The GCC is set to experience delays in initial public offerings especially during the last quarter of 2008 as governments have taken measures to stabilize market conditions around the region. Arab countries were following the leads of governments in developed economies, which had their hands full in trying to rein in financial markets that have spiraled out of control due to a global financial market crisis that started with the meltdown in US subprime mortgages.
With nervousness sweeping the financial planet, GCC-based analysts say that local companies have adopted a strategy of ‘wait and see’ for now, bringing about the delay of several IPOs scheduled to be launched in October and late 2008.
According to figures from Ernst & Young, the number of successful IPOs in the region had reached 36 with a value of $12.4 billion, compared with 63 worth $14.3 billion in 2007. Although market experts agree that there will be many delayed IPOs in Q4, many say that these delays will be short-lived and activities in the IPO markets is expected to pick up steam again towards the end of 2008.
The precise extent of the slowdown is unpredictable. Figures circulated in Saudi newspapers boldly put the number of estimated IPO postponements on the Saudi Stock Exchange at 80, citing unnamed stock market experts. Sources were quoted by Saudi media as saying that state- owned entities such as Saudi Arabian Airlines and the Saudi Railways Organization could postpone IPOs, which equity watchers had tentatively expected for 2009 or 2010.
The trail of IPO delays has been building in 2008 already prior to the global financial tempest in September/October. Companies citing “volatile markets” as the main reason behind cancellation or postponement in their IPOs included such well-established firms as Abu Dhabi-based Al Qudra Holding and Dubai-based Emirates Post in August, and Future Pipe Industries, which shelved its flotation on the Dubai International Financial Exchange at the end of April.
Within the second half of October, consumer goods company Trarem Afrique withdrew its IPO in Morocco and UAE investment firm Gulf Capital announced it will delay until 2010 looking at its IPO which it had planned for 2009.
Gulf Capital linked its postponement explicitly to the latest surge in market turbulences. Similarly, the Qatari unit of Vodafone Group delayed its IPO that was scheduled for last month after the capital markets regulator asked it to delay the launch due to market conditions.

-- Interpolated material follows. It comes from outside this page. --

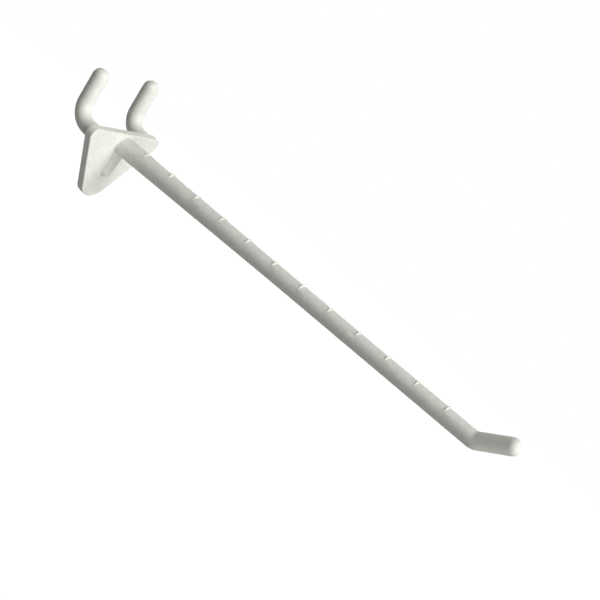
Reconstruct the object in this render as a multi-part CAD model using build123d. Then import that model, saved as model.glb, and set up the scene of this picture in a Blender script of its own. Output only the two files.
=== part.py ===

Other Saudi companies named as potential flotation delayers are Al-Tayyar Travel, which had announced listing plans in May of this year, and Zamil Group Holding Company, which is on record in the Zawya IPO Monitor for a general intention to go public in 2009. Saudi IPO plans account for about 40% of Zawya’s IPO pipeline for 2008/09, which holds 167 entries.
However, despite all the meltdowns, financial crisis, and turbulent markets, several companies with IPO plans in the pipeline will likely proceed as scheduled, experts say.
One company that stated its determination to go through with its IPO is the Mazaya Qatar Real Estate Development Company, a unit of Kuwait’s Al-Mazaya Holding. Company officials said the firm will go ahead with its IPO in November despite turmoil in financial markets. Al-Mazaya seeks to raise $137 million by offering 50 million shares priced at QAR10 ($2.75). The real estate investment firm will list its shares on the Doha Securities Market and plans to raise its capital to QAR1 billion ($275 million).
The biggest catch in November, by information available at time of this writing, will be Bahraini real estate firm Naseej whose subscription period is scheduled for Nov 18 thru Dec 4. The subscription target is $265 million, representing 40% of the startup company’s paid-in capital.
Then there are IPOs scheduled for October/November by Jordan’s Alentkaeya for Investment and Real Estate Development and Al Ameer for Development and Multiprojects, a conglomerate planning to expand operations. Between them, the two firms have $12.6 million in equity to offer.
The Riyadh-based Al-Ittefaq Steel Products Co., one of Saudi Arabia’s three largest steel producers, said it plans to offer 30% stake in an IPO in the fourth quarter of 2008.
Experts agree that the global financial crisis will put a minor dent in the region’s market capitalization growth for 2008. The insurance and financial sectors will be hit the hardest but not in the same way as their counterparts in the West. The damage to the local financial sector will be pale in comparison.
Analysts agree that the current turbulence in the local exchanges has a short shelf life and doubt that investors will lose their investment appetite for the region. Stocks in the MENA region recouped some of their losses in the second week of October while Q3 profits results show a strong trend. Furthermore, governments of the Gulf Cooperation Council have taken several measures to shore up the banking sector, thus minimizing any serious damage.